К сожалению, роль гендера в литературном контексте еще не стала обязательным предметом внимания переводчиков. В особенности это относится к литературе, маркированной в читательском сознании как «детская». Переводчик литературы, заведомо предназначенной для взрослого читателя, еще может обратить внимание на гендерные характеристики персонажей и приложить усилия к их сохранению в переводе - например, А. Штейнберг в «Потерянном рае» сохранил женский гендер Греха и мужской Смерти, пожертвовав нормой русской грамматики для сохранения мильтоновской образности. (Насколько удачно это решение, другой вопрос. Можно было бы попытаться подобрать синонимы, которые не нарушали бы нормы русского языка, например, Мерзость и Тлен, - правда, тогда сущность этих персонажей станет понятной только практикующим христианам. Но, с другой стороны, сам Мильтон ведь и писал не для атеистов или буддистов?)

Переводчики же «детской» литературы в большинстве случаев и не задумываются над тем, к какому гендеру относится персонаж. Механизм таков: сначала название персонажа буквально переводится на русский, а затем персонажу приписывается гендер по грамматическому роду русского слова. Полезно начать иллюстративный ряд с «Винни-Пуха», поскольку там пример гендерного сдвига, с одной стороны, единичный, с другой стороны, структурно значимый для всего художественного целого.

Речь идет о Сове, персонаже, который в переводе Б. Заходера впервые был интерпретирован как женский, а мультипликационный фильм Ф. Хитрука дополнительно усилил феминные черты «Совы» в русском восприятии: Сову в нем снабдили модельной шляпкой с лентами и наделили речевыми манерами школьной учительницы. Образ готов.
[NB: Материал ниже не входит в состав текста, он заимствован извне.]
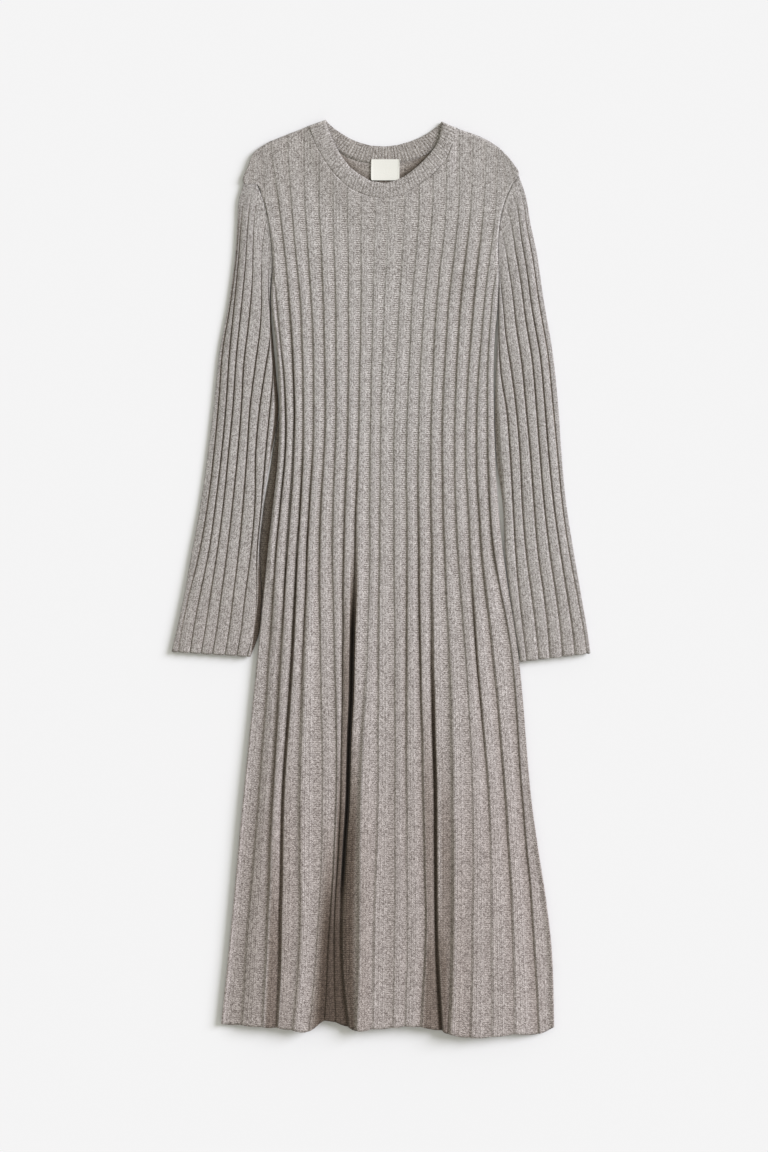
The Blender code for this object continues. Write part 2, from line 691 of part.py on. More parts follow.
def label():
    """Blank woven label: a thin plate with rounded corners, just above the back's inside."""
    corners = ((LABEL_ACROSS[1], LABEL_DOWN[1], 0), (LABEL_ACROSS[0], LABEL_DOWN[1], 90),
               (LABEL_ACROSS[0], LABEL_DOWN[0], 180), (LABEL_ACROSS[1], LABEL_DOWN[0], 270))
    middle = np.array([sum(LABEL_ACROSS) / 2.0, sum(LABEL_DOWN) / 2.0])
    outline = []
    for across, down, start in corners:
        corner = np.array([across, down])
        centre = corner + LABEL_CORNER * np.sign(middle - corner)
        for degrees in (0, 45, 90):
            angle = math.radians(start + degrees)
            outline.append(centre + LABEL_CORNER * np.array([math.cos(angle), math.sin(angle)]))
    points = [(*point, LABEL_UP) for point in outline]
    points += [(*point, LABEL_UP + LABEL_THICKNESS) for point in outline]
    count = len(outline)
    faces = [tuple(range(count)), tuple(range(2 * count - 1, count - 1, -1))]
    for k in range(count):
        m = (k + 1) % count
        faces.append((k, m, count + m, count + k))
    return points, faces


def centre_on_origin(pieces):
    """Move every mesh so that the middle of the outline's underside is the origin."""
    corners = np.array([vertex.co for piece in pieces for vertex in piece.data.vertices])
    low, high = corners.min(axis=0), corners.max(axis=0)
    shift = (-(low[0] + high[0]) / 2.0, -(low[1] + high[1]) / 2.0, -low[2])
    for piece in pieces:
        work = bmesh.new()
        work.from_mesh(piece.data)
        bmesh.ops.translate(work, verts=work.verts[:], vec=shift)
        work.to_mesh(piece.data)
        work.free()


def main():
    """Clear the scene and build the dress."""
    for old in list(bpy.data.objects):
        bpy.data.objects.remove(old, do_unlink=True)
    knit = make_material("wool_knit", (0.39, 0.345, 0.315), 0.95)
    woven = make_material("woven_label", (0.83, 0.83, 0.79), 0.7)

    front_points, front_faces, front_neck = front_panel()
    back_points, back_faces, back_neck = back_panel()
    armholes = {}
    for side in ("left", "right"):
        line = [(getattr(row, side + "_across"), getattr(row, side + "_down"))
                for row in YOKE_ROWS[ARMHOLE_FROM_ROW:]]
        armholes[side] = np.array(line)
    wearers_right = beside(armholes["left"], -SEAM_GAP)
    wearers_left = beside(armholes["right"], SEAM_GAP)

    pieces = [
        make_object("front_panel", front_points, front_faces, knit),
        make_object("back_panel", back_points, back_faces, knit),
        make_object("sleeve_right",
                    *sleeve(RIGHT_SLEEVE_ROWS, RIGHT_SLEEVE_GROOVES, wearers_right), knit),
        make_object("sleeve_left",
                    *sleeve(LEFT_SLEEVE_ROWS, LEFT_SLEEVE_GROOVES, wearers_left), knit),
        make_object("neckband",
                    *neckband(beside(front_neck, SEAM_GAP), beside(back_neck, SEAM_GAP)), knit),
        make_object("label", *label(), woven),
    ]
    centre_on_origin(pieces)


main()
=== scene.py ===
"""Dressed model of a ribbed wool sweater dress that lies on its back on a pale studio surface.

Places are in millimetres until a mesh is made: "across" runs from the middle of the neck towards
the wearer's left, "down" from the higher neck point to the hem, and "up" from the surface. Left
and right are as seen from above, with the neck at the top, unless they are the wearer's.
"""
import logging
import math
from collections.abc import Sequence
from dataclasses import dataclass, field
from enum import Enum
from typing import NamedTuple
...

Между тем все, на чем он держится, - женский род русского слова «сова», ибо в оригинале А. Милна Owl - мужчина (вернее, мальчик, так как герои Милна представляют собой набор разных возрастных и психологических типов детей). А поскольку девочки не имеют склонности к псевдоинтеллектуальному щегольству научной терминологией и маскировке невежества риторикой, то Сова закономерным образом становится старухой-учительницей (вероятно, на пенсии).